This toolkit represents the work and thinking of 15 grassroots organizations with Asian American bases living in the most precarious margins of power: low-income tenants, youth, undocumented immigrants, low-wage workers, refugees, women and girls, and queer and trans people. Its lessons are designed to begin with people’s lived experiences, and to build structural awareness of why those experiences are happening, and how they are tied to the oppression of others.

But there’s another layer not part of this toolkit applicable to the subset of Korean adoptees, which is our proximity to the White community and how that plays a role in what are often difficult yet necessary reflections of our own identity.

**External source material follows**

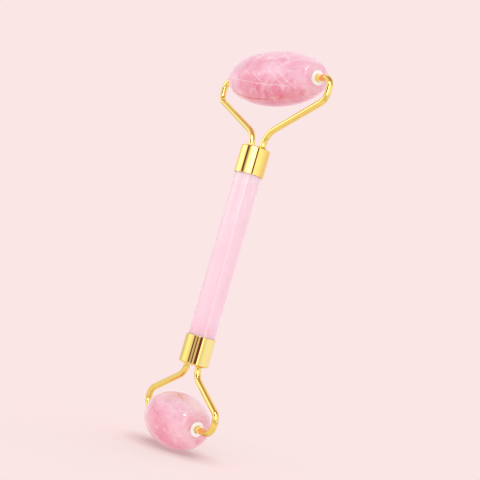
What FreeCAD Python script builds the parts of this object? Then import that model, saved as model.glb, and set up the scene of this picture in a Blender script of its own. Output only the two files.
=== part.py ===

The Holt family around 1955 or 1956. Harry Holt was an Oregon farmer who adopted eight “Amerasian” children after hearing about their dire situations post-Korean War. He went on to adopt thousands of other children as a “proxy agent” for desiring American couples.

Eleana Kim shares from The Origins of Korean Adoption: Cold War Geopolitics and Intimate Diplomacy, “since the end of the Korean War, an estimated 200,000 children from South Korea have been adopted into predominantly white families in North America, Europe, and Australia.” Her perspective shares that “Korean orphans” linked the U.S. biopolitical order, ideologies of family and childhood, and Cold War geopolitical interests with South Korea’s own biopolitical, nation-building and diplomatic exigencies.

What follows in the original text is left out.